[start DATASET SECTION]

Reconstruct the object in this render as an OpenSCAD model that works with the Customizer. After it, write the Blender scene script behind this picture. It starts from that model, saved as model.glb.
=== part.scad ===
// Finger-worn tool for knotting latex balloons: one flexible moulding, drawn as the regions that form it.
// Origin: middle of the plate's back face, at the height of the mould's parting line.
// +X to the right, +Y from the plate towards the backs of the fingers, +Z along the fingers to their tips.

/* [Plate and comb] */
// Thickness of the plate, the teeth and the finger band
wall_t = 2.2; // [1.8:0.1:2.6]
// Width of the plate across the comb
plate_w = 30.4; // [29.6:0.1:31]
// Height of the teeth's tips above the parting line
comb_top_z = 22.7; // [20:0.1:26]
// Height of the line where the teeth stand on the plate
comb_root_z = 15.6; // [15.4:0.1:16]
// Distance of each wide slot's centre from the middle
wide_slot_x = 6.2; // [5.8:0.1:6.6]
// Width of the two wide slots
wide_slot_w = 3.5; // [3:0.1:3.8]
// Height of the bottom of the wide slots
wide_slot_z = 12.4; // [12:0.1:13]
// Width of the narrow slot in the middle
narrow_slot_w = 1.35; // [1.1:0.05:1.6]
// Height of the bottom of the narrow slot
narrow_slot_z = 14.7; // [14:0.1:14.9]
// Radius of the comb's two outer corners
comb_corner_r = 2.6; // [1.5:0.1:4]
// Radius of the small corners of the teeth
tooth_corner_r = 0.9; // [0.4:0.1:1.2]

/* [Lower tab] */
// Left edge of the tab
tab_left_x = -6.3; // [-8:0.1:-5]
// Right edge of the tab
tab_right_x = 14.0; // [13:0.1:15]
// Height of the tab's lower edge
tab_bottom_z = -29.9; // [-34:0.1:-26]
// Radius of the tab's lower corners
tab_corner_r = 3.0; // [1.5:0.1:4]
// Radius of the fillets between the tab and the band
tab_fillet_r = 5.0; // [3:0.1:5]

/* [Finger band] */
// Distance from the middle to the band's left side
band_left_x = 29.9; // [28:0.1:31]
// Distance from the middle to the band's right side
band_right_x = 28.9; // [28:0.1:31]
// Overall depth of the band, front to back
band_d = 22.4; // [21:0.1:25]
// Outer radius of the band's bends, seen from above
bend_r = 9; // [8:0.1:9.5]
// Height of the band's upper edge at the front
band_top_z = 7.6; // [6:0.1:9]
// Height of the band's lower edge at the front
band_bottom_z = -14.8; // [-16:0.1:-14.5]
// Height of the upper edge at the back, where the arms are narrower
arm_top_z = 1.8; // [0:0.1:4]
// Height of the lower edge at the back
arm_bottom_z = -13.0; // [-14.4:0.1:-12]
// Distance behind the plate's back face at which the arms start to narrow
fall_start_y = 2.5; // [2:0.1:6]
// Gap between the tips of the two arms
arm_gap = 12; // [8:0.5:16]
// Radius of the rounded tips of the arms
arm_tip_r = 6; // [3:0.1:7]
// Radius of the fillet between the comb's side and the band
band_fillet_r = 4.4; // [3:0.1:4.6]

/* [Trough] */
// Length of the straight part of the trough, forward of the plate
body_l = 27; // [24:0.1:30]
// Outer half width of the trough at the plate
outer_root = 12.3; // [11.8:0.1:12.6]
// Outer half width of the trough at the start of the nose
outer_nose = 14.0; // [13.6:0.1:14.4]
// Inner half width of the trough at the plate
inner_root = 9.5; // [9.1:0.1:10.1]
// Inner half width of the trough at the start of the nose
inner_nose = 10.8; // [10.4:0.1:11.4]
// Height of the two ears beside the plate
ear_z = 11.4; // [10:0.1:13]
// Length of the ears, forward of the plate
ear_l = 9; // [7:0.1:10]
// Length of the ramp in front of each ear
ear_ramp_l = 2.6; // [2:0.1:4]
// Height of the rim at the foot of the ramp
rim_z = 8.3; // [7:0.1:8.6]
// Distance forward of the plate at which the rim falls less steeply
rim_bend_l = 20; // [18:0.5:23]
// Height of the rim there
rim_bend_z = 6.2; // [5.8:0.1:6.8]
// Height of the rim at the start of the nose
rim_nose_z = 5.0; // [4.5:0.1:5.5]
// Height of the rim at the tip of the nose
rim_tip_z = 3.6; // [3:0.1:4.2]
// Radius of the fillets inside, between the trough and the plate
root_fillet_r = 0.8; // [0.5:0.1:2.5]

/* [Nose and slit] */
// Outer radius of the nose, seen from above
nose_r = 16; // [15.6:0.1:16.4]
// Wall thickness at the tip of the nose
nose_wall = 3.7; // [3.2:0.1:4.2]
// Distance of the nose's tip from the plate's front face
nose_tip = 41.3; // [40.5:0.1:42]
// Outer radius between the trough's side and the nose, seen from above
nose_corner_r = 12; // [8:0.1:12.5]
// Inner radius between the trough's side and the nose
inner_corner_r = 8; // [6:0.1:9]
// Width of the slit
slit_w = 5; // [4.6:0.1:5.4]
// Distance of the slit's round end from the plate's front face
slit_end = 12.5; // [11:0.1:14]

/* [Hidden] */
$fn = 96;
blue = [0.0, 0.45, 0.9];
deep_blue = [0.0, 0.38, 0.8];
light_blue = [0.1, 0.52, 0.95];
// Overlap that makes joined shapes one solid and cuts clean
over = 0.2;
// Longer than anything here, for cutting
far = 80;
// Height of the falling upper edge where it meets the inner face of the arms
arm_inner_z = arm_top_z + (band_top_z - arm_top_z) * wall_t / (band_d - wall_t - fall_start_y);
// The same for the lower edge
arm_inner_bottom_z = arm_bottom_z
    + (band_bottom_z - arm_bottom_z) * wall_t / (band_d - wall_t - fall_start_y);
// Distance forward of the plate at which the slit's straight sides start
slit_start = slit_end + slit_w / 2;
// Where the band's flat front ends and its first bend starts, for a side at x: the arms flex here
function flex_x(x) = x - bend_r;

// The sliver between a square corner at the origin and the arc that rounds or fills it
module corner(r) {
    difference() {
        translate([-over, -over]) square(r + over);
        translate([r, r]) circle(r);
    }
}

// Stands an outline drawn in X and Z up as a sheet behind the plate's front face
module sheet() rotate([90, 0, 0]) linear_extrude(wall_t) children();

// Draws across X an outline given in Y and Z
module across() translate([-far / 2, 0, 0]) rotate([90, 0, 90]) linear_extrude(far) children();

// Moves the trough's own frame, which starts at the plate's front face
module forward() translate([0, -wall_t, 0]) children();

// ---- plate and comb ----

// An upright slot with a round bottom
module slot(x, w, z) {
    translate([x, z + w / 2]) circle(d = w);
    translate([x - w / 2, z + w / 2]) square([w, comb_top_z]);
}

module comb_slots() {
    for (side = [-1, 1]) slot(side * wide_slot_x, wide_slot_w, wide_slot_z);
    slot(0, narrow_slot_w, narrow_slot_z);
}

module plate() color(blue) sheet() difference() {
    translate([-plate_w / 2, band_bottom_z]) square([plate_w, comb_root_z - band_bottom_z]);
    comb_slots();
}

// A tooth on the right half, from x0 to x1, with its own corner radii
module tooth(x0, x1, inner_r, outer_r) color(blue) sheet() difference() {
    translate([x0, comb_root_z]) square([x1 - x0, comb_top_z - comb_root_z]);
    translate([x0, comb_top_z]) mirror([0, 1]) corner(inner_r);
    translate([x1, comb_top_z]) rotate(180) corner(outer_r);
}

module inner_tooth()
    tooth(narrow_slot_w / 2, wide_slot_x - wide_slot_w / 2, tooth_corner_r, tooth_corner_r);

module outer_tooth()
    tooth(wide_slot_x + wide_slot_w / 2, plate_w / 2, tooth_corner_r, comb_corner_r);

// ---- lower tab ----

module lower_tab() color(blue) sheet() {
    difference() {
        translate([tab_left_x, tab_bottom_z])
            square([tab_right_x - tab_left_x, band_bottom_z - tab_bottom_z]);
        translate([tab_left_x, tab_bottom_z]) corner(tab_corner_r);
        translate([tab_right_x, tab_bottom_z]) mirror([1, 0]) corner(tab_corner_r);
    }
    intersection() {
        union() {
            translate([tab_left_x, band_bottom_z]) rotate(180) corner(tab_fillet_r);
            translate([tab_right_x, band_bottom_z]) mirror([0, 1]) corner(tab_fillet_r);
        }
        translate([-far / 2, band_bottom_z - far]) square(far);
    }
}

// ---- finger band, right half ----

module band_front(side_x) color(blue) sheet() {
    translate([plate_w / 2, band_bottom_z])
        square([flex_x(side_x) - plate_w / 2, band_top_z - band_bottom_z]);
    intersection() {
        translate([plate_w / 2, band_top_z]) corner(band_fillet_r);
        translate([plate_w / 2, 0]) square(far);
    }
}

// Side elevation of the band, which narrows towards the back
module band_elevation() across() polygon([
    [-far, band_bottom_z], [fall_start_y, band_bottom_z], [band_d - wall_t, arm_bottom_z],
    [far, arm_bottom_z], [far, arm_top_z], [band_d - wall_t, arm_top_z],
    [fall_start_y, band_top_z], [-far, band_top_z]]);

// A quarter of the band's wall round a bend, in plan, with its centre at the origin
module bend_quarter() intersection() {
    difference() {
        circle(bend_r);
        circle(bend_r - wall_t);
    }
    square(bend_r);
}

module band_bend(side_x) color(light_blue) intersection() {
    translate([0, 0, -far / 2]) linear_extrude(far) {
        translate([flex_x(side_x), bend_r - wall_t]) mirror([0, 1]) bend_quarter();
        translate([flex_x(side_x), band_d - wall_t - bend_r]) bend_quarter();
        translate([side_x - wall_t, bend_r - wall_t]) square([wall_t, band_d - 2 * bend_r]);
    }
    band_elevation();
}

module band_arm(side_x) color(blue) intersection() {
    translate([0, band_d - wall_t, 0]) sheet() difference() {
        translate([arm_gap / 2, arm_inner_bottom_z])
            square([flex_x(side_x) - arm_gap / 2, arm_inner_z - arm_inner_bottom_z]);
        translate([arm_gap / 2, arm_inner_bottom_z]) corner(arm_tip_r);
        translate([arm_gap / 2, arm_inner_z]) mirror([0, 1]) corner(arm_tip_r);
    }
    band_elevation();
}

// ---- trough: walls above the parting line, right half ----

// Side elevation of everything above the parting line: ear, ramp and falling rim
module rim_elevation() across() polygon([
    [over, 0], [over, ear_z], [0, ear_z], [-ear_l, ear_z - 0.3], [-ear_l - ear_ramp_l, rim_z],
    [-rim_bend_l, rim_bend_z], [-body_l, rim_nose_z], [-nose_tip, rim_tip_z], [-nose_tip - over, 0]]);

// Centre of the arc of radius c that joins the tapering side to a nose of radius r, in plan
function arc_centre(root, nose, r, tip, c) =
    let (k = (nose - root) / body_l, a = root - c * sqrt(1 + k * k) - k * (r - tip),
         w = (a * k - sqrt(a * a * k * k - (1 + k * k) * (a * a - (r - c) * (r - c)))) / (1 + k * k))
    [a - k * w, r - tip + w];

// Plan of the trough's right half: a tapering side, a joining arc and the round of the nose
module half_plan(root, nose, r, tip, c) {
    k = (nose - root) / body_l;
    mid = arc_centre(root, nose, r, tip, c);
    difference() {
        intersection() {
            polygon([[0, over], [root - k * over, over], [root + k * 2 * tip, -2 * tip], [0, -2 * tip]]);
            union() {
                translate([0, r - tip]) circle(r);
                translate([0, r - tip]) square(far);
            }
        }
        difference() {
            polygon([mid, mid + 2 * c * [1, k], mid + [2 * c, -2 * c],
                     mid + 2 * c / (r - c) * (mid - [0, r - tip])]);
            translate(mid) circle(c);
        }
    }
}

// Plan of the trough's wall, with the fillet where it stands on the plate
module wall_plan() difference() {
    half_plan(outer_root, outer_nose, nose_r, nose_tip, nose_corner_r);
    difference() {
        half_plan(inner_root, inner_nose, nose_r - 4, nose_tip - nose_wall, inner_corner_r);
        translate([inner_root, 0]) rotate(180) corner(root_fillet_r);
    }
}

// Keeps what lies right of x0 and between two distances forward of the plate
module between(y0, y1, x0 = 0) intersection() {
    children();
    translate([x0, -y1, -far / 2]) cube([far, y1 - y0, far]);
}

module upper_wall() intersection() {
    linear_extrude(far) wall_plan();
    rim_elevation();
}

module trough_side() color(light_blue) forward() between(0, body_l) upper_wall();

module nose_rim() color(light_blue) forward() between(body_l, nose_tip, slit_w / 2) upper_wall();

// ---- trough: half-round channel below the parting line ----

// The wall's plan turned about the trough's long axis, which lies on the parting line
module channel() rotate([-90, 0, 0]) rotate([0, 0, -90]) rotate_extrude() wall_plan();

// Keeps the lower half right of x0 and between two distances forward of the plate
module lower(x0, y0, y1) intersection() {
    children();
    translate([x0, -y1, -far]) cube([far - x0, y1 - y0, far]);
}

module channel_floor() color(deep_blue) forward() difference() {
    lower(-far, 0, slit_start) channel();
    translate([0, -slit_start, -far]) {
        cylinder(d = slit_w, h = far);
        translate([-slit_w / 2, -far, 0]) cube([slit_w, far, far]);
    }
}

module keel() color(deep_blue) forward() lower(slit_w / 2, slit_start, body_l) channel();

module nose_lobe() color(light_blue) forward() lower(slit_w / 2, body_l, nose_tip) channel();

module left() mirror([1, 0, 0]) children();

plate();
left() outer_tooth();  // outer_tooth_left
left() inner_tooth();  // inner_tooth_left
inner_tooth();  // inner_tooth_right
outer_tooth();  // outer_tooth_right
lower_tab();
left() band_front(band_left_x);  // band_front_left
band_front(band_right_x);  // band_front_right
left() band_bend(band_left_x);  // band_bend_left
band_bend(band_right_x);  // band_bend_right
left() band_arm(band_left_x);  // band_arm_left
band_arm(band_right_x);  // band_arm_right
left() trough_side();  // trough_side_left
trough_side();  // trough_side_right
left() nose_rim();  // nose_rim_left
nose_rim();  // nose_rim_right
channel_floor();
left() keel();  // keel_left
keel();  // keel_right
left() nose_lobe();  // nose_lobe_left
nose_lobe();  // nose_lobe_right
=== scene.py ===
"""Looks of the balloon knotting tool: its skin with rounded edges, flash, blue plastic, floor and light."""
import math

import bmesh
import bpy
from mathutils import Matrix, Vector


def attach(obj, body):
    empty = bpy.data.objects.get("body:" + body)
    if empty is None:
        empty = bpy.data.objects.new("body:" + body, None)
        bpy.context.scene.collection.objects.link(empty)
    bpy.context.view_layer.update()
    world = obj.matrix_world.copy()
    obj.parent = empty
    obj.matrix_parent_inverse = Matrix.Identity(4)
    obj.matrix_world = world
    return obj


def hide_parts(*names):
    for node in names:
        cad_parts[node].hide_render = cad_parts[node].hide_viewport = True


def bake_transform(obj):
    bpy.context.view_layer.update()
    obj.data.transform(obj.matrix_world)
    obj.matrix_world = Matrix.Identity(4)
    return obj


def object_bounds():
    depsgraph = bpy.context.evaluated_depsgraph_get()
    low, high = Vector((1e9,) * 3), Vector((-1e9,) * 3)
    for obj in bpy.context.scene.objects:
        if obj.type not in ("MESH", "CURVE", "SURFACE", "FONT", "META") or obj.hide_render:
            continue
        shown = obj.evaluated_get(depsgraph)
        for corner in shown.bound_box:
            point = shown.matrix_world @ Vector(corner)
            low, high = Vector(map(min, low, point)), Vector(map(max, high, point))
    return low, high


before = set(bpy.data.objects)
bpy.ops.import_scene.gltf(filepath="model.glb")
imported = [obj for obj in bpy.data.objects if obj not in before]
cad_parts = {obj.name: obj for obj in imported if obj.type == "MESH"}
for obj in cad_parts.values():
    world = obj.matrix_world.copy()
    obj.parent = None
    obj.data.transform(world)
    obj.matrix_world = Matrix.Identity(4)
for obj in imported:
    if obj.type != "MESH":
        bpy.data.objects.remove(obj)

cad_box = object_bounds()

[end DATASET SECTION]

◆ GOAL:
Quote the listing above, but only from the line that shows "channel_floor();" through the line that shows "for corner in".

◆ RESULT FOR THIS EXERCISE:
channel_floor();
left() keel();  // keel_left
keel();  // keel_right
left() nose_lobe();  // nose_lobe_left
nose_lobe();  // nose_lobe_right
=== scene.py ===
"""Looks of the balloon knotting tool: its skin with rounded edges, flash, blue plastic, floor and light."""
import math

import bmesh
import bpy
from mathutils import Matrix, Vector


def attach(obj, body):
    empty = bpy.data.objects.get("body:" + body)
    if empty is None:
        empty = bpy.data.objects.new("body:" + body, None)
        bpy.context.scene.collection.objects.link(empty)
    bpy.context.view_layer.update()
    world = obj.matrix_world.copy()
    obj.parent = empty
    obj.matrix_parent_inverse = Matrix.Identity(4)
    obj.matrix_world = world
    return obj


def hide_parts(*names):
    for node in names:
        cad_parts[node].hide_render = cad_parts[node].hide_viewport = True


def bake_transform(obj):
    bpy.context.view_layer.update()
    obj.data.transform(obj.matrix_world)
    obj.matrix_world = Matrix.Identity(4)
    return obj


def object_bounds():
    depsgraph = bpy.context.evaluated_depsgraph_get()
    low, high = Vector((1e9,) * 3), Vector((-1e9,) * 3)
    for obj in bpy.context.scene.objects:
        if obj.type not in ("MESH", "CURVE", "SURFACE", "FONT", "META") or obj.hide_render:
            continue
        shown = obj.evaluated_get(depsgraph)
        for corner in shown.bound_box:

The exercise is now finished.